204 P.2d 1080 | Colo. | 1949
Lead Opinion
INITIALLY, this was an action by defendant in error Denver Publishing Company before a justice of the peace, against plaintiffs in error, on a claim for advertising. On trial the publishing company enjoyed judgment in the sum of $215.94, with costs.
[1, 2] Since justice of the peace courts are not courts of record, the judgment of any such court is not *465 reviewable on error. Whatever the judgment of a justice of the peace in any given case, and regardless of the procedure adopted or employed by the justice in the course of his consideration of the problems involved, the remedy of an aggrieved party therein is by appeal "to the county court of the same county." '35 C. S. A., c. 96, § 140. Such appeal must be taken "within ten days from the rendition of the judgment," and within the same period the party seeking to appeal must "enter into bond, with security to be approved," etc. "Within twenty days from the date of the approval of his appeal bond [he must], pay to the clerk of the court to which he takes an appeal, all fees necessary to have the cause docketed and placed on the calendar of said court." § 141, Ibid. Plaintiffs in error did not invoke the foregoing sections of the statute within the time so limited, or at all. Instead, they proceeded in the district court, under the provisions of sections 132 and 134 of the same act, and sought trial de novo through petition for writ of certiorari. They made plaintiff in the justice court and the justice of the peace who gave the judgment, parties defendant. In the petition, and their brief here, they submit allegations and claims of what they denominate erroneous acts of the justice of the peace. To their petition for certiorari in the district court, defendants there, appearing separately, and by different counsel, challenged the sufficiency of the petition by appropriate motions, and moved its dismissal. The motions were granted, and costs were adjudged in favor of defendants.

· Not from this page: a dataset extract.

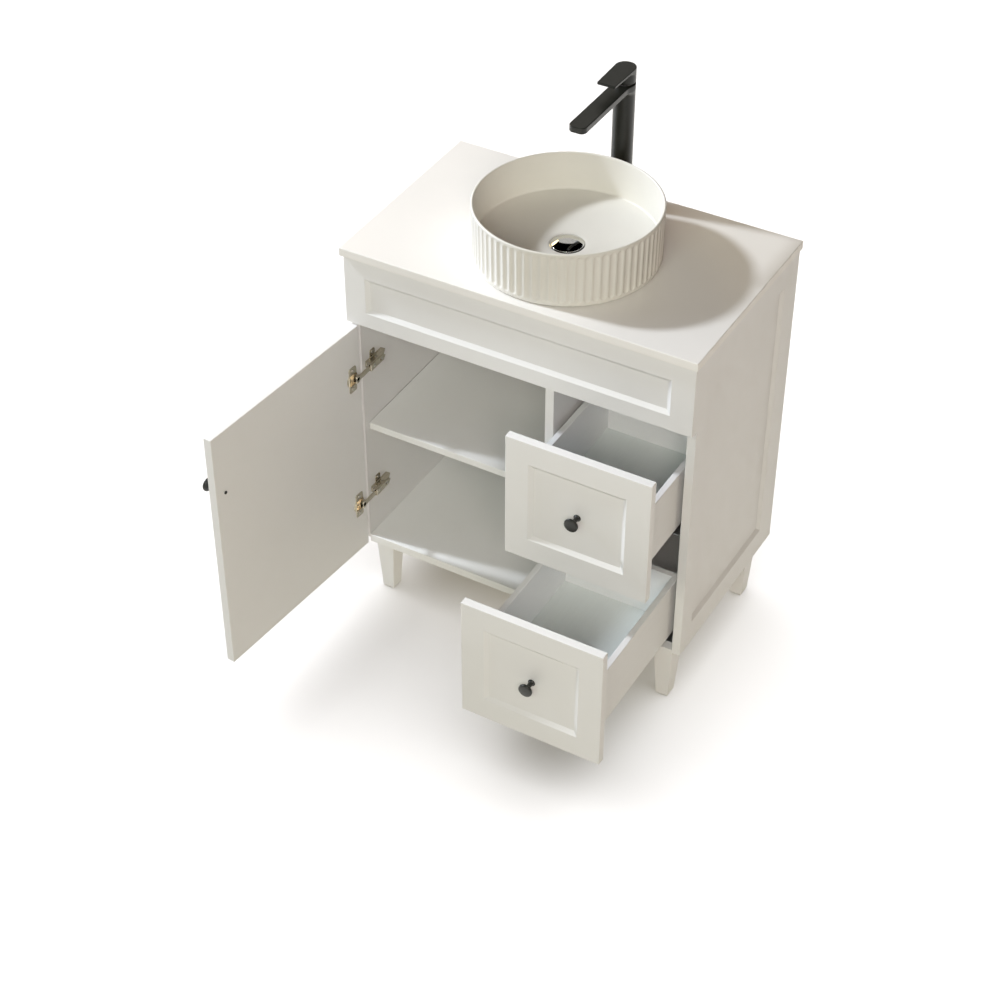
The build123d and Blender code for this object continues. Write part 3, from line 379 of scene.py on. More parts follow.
def ceramic(name, colour):
    """Matt glaze: warm clouds, a dry surface and shallow pin pricks."""
    tree, principled, place = shader(name)
    clouds = noise(tree, place, 14.0, 5.0)
    colour_between(tree, principled, clouds, tuple(c * 0.97 for c in colour), colour)
    roughness_between(tree, principled, noise(tree, place, 90.0), 0.46, 0.58)
    dry = relief(tree, principled, noise(tree, place, 1500.0, 3.0), 0.03, 0.35)
    relief(tree, principled, noise(tree, place, 130.0, 2.0), 0.12, 0.12, dry)


def powder_coat(name, colour, light_colour):
    """Matt black coating: fine grain with faint clouds of tone."""
    tree, principled, place = shader(name)
    clouds = noise(tree, place, 60.0, 4.0)
    colour_between(tree, principled, clouds, colour, light_colour)
    roughness_between(tree, principled, noise(tree, place, 300.0), 0.30, 0.40)
    relief(tree, principled, noise(tree, place, 3200.0, 2.0), 0.02, 0.25)
    principled.inputs["Specular IOR Level"].default_value = 0.4


def metal(name, colour, roughness, streak=(1.0, 1.0, 1.0), grain_mm=0.01):
    """Metal with drawn or rolled streaks, smudges and a fine grain."""
    tree, principled, place = shader(name)
    streaks = noise(tree, scaled_place(tree, place, streak), 260.0, 5.0, 0.6)
    colour_between(tree, principled, streaks, tuple(c * 0.86 for c in colour), colour)
    smudges = noise(tree, place, 70.0, 3.0)
    roughness_between(tree, principled, smudges, roughness * 0.8, roughness * 1.3)
    relief(tree, principled, streaks, grain_mm, 0.3)
    principled.inputs["Metallic"].default_value = 1.0


def moulded(name, colour, roughness, grain_mm=0.04):
    """Moulded plastic or rubber with a spark-eroded grain."""
    tree, principled, place = shader(name)
    clouds = noise(tree, place, 120.0, 4.0)
    colour_between(tree, principled, clouds, tuple(c * 0.85 for c in colour), colour)
    roughness_between(tree, principled, clouds, roughness - 0.06, roughness + 0.06)
    relief(tree, principled, noise(tree, place, 1800.0, 2.0), grain_mm, 0.4)


lacquer("white_lacquer", (0.825, 0.825, 0.82), 0.42, 0.03)
melamine("drawer_box", (0.84, 0.85, 0.85), 0.45)
melamine("drawer_base", (0.74, 0.78, 0.77), 0.5)
stone("worktop_stone", (0.86, 0.845, 0.815))
ceramic("matte_ceramic", (0.735, 0.72, 0.67))
metal("chrome", (0.74, 0.74, 0.73), 0.06, grain_mm=0.002)
moulded("waste_plastic", (0.05, 0.05, 0.05), 0.5)
moulded("rubber", (0.03, 0.03, 0.03), 0.7)
powder_coat("matte_black", (0.0095, 0.0105, 0.0085), (0.0135, 0.0145, 0.0115))
metal("brass", (0.72, 0.52, 0.25), 0.28, (1.0, 1.0, 6.0))
moulded("tap_insert", (0.22, 0.22, 0.24), 0.4)
metal("nickel", (0.60, 0.55, 0.45), 0.23, (1.0, 0.15, 1.0))
metal("screw_steel", (0.50, 0.48, 0.44), 0.3)
metal("slide_steel", (0.55, 0.56, 0.57), 0.34, (1.0, 0.1, 1.0))
moulded("glide_plastic", (0.12, 0.12, 0.12), 0.55)


# ---- CAD nodes that keep their shape ----

LEGS = ("leg_front_left", "leg_front_right", "leg_back_left", "leg_back_right")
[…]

Plaintiffs docketed the case here and writ of error was issued. We granted supersedeas on condition that bond in the sum of five hundred dollars be filed, which was done. Plaintiffs in error, instead of filing their brief on or before February 5, 1949, the time fixed therefor, and without applying for additional time, or leave otherwise, filed it February 9, 1949. Based on the delayed filing, defendants in error, proceeding separately, as in *466 the district court, moved dismissal here. The record considered, we might well, and justly, act favorably on those motions, and clear our docket of the case; but since plaintiffs in error, seemingly proceeding in great earnestness, has presented their views on the sufficiency of their petition for certiorari — adjudged insufficient below — we have concluded to ignore the lapse of plaintiffs in error in filing their brief, and, not awaiting or requiring briefs from defendants in error in opposition to that of plaintiffs in error, proceed at once to examine the petition on the merits.
[3, 4] Clearly, as we think, the sections of the statute already cited considered, it was the legislative intent that an aggrieved party in a justice of the peace case, wishing to challenge a judgment given there, should take an appeal directly to the county court. It is true that section 132 of the act does authorize judges of the district and county courts to grant writs of certiorari, but that an aggrieved party may make avail of that authority, it must be shown that in relation to the judgment of which complaint is made, "it was not in the power of the party [complaining] to take an appeal in the ordinary way." '35 C. S. A., c. 96, § 135. The certiorari "statute is designed for exceptional cases, and gives this additional remedy * * * to those, and those only, who fairly come within its provisions. The law, in general, requires at least ordinary diligence of those who claim its protection, and especially of parties litigant. But it is said that before a party is entitled to the benefit of the writ of certiorari, under the section of the law in question, he must `use something more than ordinary diligence to perfect his appeal' in the ordinary way." Austin et al. v. Bush,
Let the judgment be affirmed.
MR. JUSTICE HOLLAND does not participate.
Addendum
On Petition for Rehearing.
[5] We regard the petition as without merit. As to the first point thereof, and only to that are we warranted in pausing for comment, it is contended that appeal did not lie to the county court, perforce, as said, "the amount involved exceeded $3000.00." The imposing sum mentioned represents the amount of the claim sought to be interposed by defendants, not the amount of plaintiff's claim in the justice court, which was less than $300.00. Where a plaintiff's claim in a justice of the peace court does not exceed $300.00, the justice has jurisdiction of the case, and interposition of a counterclaim or setoff for an amount in excess of the justice's jurisdiction does not operate to defeat plaintiff's right to sue in that forum. Otherwise expressed, the amount for which a defendant asks judgment under a counterclaim against plaintiff in the latter's action in a justice of the peace court must be within the jurisdiction of that court. Ramer v. Smith,
The limitation of the jurisdiction of justices of the peace to causes not involving an amount in excess of three hundred dollars, applies to both plaintiff and defendant, and where, as here, the latter alleges a counterclaim in excess of the jurisdictional amount, it leaves only the plaintiff's claim for determination. Agate Irrigation Land Co. v. Sigman,
Let the petition for rehearing be denied.